Err...Buckster, I *think* that's kinda the point of this thread...she said she "wants to see your shots."

I THINK she is wanting to start a thread of shoe photos...otherwise, 2Wheel and I are both mistaken, but I'm sure 2Wheel would not have just hijacked her thread otherwise.
We'll let the OP tell us if that's what she had in mind or not.

OP--cute shot; but I do wish the shoe on the right side wasn't clipped off.

I'll just stay in the peanut gallery for this thread rather than contribute a photo--all my shoes look even worse than my photos!


----------



## cgipson1 (May 11, 2012)

Buckster said:


> 2WheelPhoto said:
> 
> 
> > _image_
> ...



She did say:  



lovemeformetori said:


> Couldn't find a thread for this, *but want to see your shots*



So I don't understand? Or am I missing /SARCASM or something?


----------



## lovemeformetori (May 11, 2012)

cgipson1 said:
			
		

> She did say:
> 
> So I don't understand? Or am I missing /SARCASM or something?
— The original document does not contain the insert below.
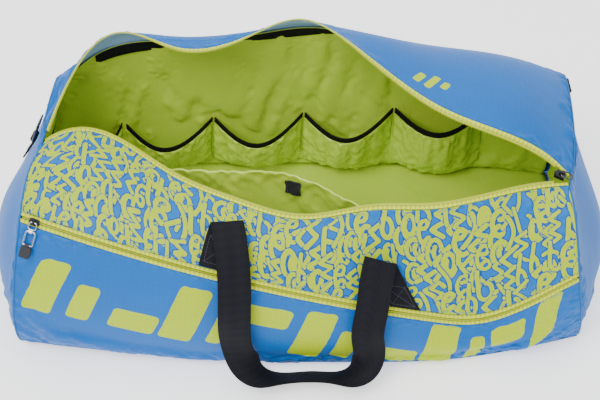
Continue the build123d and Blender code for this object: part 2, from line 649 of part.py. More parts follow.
def make_rings():
    """A ring in a webbing tab high on each end panel, for a shoulder strap."""
    for side, (u, low, high) in RING_PLACES.items():
        patch = ends[side]
        tab = Strap(patch, (u, low), (u, high), TAB_WIDTH)
        tab.turn = strap_turn(tab, patch, (u, low))
        strap = sheet(tab, (0, 1), (0, 1), WEBBING_LIFT + WEBBING_WALL, WEBBING_LIFT, 7, 5)
        radius = RING_WIRE / 2 + RING_CLEAR + WEBBING_WALL
        outward = tab.normal(1, 0.5)
        heading = unit(tab.point(1, 0.5) - tab.point(0.9, 0.5))
        heading = unit(heading - outward * np.dot(heading, outward))
        place = frame_at(tab.point(1, 0.5) + outward * (WEBBING_LIFT + radius), heading, outward)
        roll = sleeve(RING_WIRE, WEBBING_WALL, TAB_WIDTH)
        save(f"{side}_ring_tab", strap + place * roll)
        ring = wire_loop(RING_HEIGHT, RING_WIDTH, RING_WIRE, RING_WIRE * 1.4)
        leaning = place * Rot(0, -RING_LEAN, 0)
        save(f"{side}_ring", leaning * ring)
        report(f"{side}_ring", place.position, Plane(place).y_dir)


def report(name, point, direction):
    """Print a hinge's or slide's place and direction, for whoever sets up the joints."""
    place = [round(float(c), 3) for c in point]
    heading = [round(float(c), 5) for c in direction]
    print(f"JOINT {name} {place} {heading}")


if __name__ == "__main__":
    os.makedirs("parts", exist_ok=True)
    for job in (make_shell, make_base, make_linings, make_pouches, make_divider, make_main_zip, make_pocket_zip,
                make_main_slider, make_pocket_slider, make_handles, make_rings):
        job()
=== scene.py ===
"""A soft racket tournament bag that stands open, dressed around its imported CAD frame.

Units are metres.  X runs along the bag to its right end, the front faces -Y and Z points up.
Every sheet of cloth is a surface of two shares, u from left to right and v from the mouth down,
that passes through the same design lines as the CAD model.
"""
from __future__ import annotations

import logging
import math
from dataclasses import dataclass, field
from enum import Enum
from typing import Callable

import bpy
import numpy as np
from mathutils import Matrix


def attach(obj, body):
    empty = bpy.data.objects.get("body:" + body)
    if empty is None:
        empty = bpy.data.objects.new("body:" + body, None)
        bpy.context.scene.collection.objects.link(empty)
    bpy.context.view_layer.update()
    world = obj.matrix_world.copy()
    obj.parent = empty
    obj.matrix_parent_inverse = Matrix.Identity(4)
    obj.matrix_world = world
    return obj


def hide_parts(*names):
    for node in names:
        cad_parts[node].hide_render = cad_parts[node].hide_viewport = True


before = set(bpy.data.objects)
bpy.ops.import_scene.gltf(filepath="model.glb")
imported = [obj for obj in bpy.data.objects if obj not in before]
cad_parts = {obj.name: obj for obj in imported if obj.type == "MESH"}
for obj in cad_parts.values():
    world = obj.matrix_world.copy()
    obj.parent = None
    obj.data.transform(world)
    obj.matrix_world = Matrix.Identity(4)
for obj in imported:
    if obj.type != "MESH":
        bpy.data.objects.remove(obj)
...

Don't worry about it guys, I'm just a teenager, I know my shot isn't very good  I'm just looking for some tips!


----------



## Robin Usagani (May 11, 2012)

Why is this in the macro section?  Those shoes are gazzilion size bigger than the camera sensor.


----------



## 2WheelPhoto (May 11, 2012)

Buckster said:


> 2WheelPhoto said:
> 
> 
> > _image_
> ...



She asked to see our shoe shots??????


----------



## Buckster (May 11, 2012)

2WheelPhoto said:


> Buckster said:
> 
> 
> > 2WheelPhoto said:
> ...


Oops!  Sorry!  My mistake!  I stupided out on that one!


----------



## 2WheelPhoto (May 11, 2012)

Buckster said:


> 2WheelPhoto said:
> 
> 
> > Buckster said:
> ...



Its all good, I'm usually the one that gets stupid is why i asked =)


----------



## jake337 (May 11, 2012)

Buckster said:


> 2WheelPhoto said:
> 
> 
> > Buckster said:
> ...



We all have brain farts from time to time......


----------



## lovemeformetori (May 11, 2012)

Schwettylens said:
			
		

> Why is this in the macro section?  Those shoes are gazzilion size bigger than the camera sensor.



I didn't mean to post it here! Sorry, I'll move it to the gallery section?


----------



## kundalini (May 11, 2012)

A Mod can move this to the Themed section.









Opps, this probably isn't what the OP had in mind.  Let's see, how about.....






.


----------



## 2WheelPhoto (May 11, 2012)

lovemeformetori said:


> Schwettylens said:
> 
> 
> 
> ...



LoL...I suspect a mod will have to move it for you =)


----------